Рассудок приходит в норму.
– Доложить о потерях!
– Много…
Она садится рядом, глядя в пустоту.
– Пожгли практически все обозы и половину коней разогнали… Девяносто шесть… Остальные не вернулись…
– Раненые?
– Уже отправили на лечение. Нирра там суетится.
– Как сама?
– Как и ты…
– Понял.
Внезапно душу наполнила ярость и желание жить. Вскочив на ноги, я поднял за плечи свою заместительницу и практически проорал ей в лицо:
– Строй всех! Тех, кто может стоять! Сейчас нельзя быть поодиночке! Говорить буду!
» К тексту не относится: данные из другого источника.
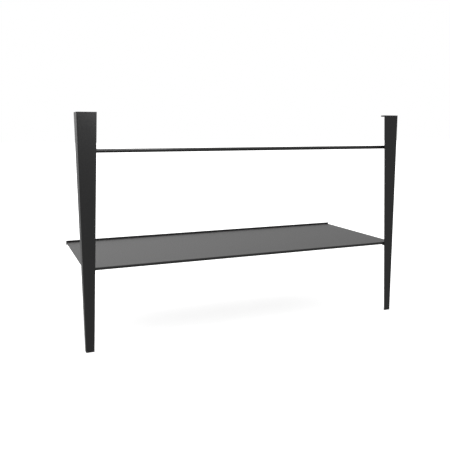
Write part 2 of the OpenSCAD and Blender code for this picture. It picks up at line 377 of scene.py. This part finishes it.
# The edges go grey: partly scuffing, partly a painted highlight.
scuffed_and_highlit = mix_colours(tree, edges["Mask"], nylon_black, (0.12, 0.12, 0.12, 1))
tree.links.new(mix_colours(tree, dusty["Mask"], scuffed_and_highlit, (0.2, 0.19, 0.18, 1)),
               shader.inputs["Base Color"])
tree.links.new(fade(tree, moulded["Patches"], 0.0, 1.0, 0.5, 0.62), shader.inputs["Roughness"])
bump(tree, shader, moulded["Height"], 0.3, 0.05 * MM)
print("nylon:", len(tree.nodes), "nodes")

# %% [markdown]
# ## Tools for the bench
# Every piece is made as a person would make it: add a primitive at its size and place, pick some
# of it, and use one operator. These helpers are that habit in code. `picked` takes a test of where
# a vertex, edge or face is and which way it looks, because a script has no mouse.

# %% Adding and picking
def add_box(name, low, high):
    """A cube primitive between two corners, with its place in its mesh."""
    low, high = Vector(low), Vector(high)
    bpy.ops.object.select_all(action="DESELECT")
    bpy.ops.mesh.primitive_cube_add(size=1, location=(low + high) / 2, scale=high - low)
    return named(name)


def add_rod(name, centre, radius, length, sides=48, turned=(0, 0, 0)):
    """A cylinder primitive round its centre, along Z unless it is turned."""
    bpy.ops.object.select_all(action="DESELECT")
    bpy.ops.mesh.primitive_cylinder_add(vertices=sides, radius=radius, depth=length,
                                        location=centre, rotation=turned)
    return named(name)


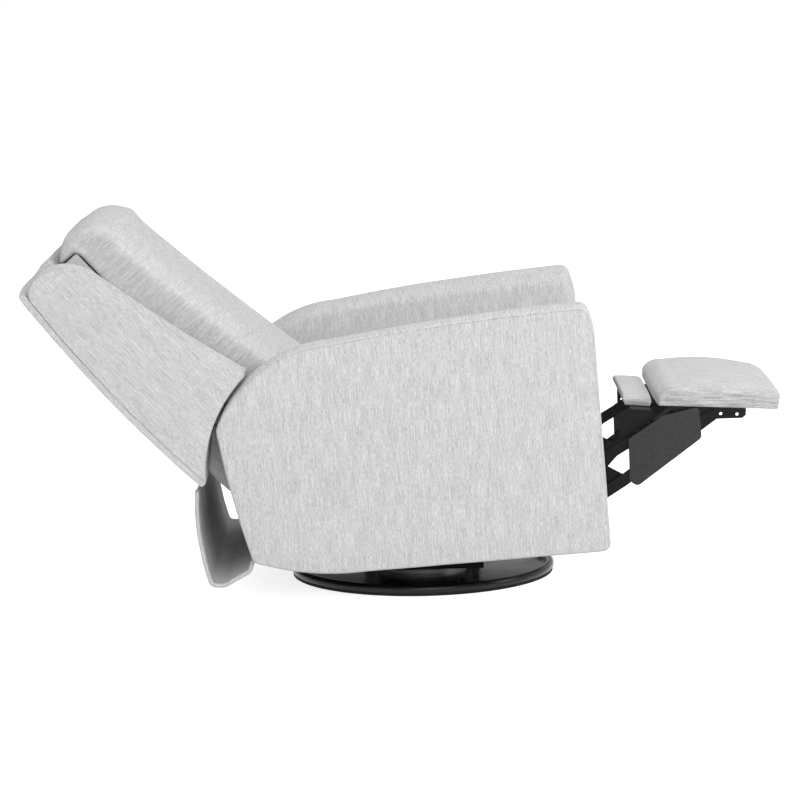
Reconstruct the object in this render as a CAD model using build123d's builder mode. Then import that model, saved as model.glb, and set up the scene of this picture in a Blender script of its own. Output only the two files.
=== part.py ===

Каждой!
Не прошло и пяти минут, как Дерркит, исполнив мой приказ, построила диверсанток.
– Вы живы! – тихо сказал я им, – Не должны, но живы. Такая наша работа была на сегодня – умереть. Поэтому с вами и пошёл, чтобы остаться там – это было бы правильно. По мужск… По‑человечески! Каждой из вас сегодня Сёстры подарили вторую жизнь. Оплакивать умерших будем после, а сегодня я хочу просто сказать вам спасибо! Не вините себя за тех, кого не смогли уберечь. И живите за них, не позоря имена наших павших героинь! Завтра будет битва, где крови прольётся ещё больше! Сейчас отоспитесь, а с утра продолжим наше тяжёлое дело! Отбой! И всем вина! Разойдись!
Уставшие женщины молча покинули строй, беря в руки протянутые кружки. Уверен, сегодня все спали без сновидений.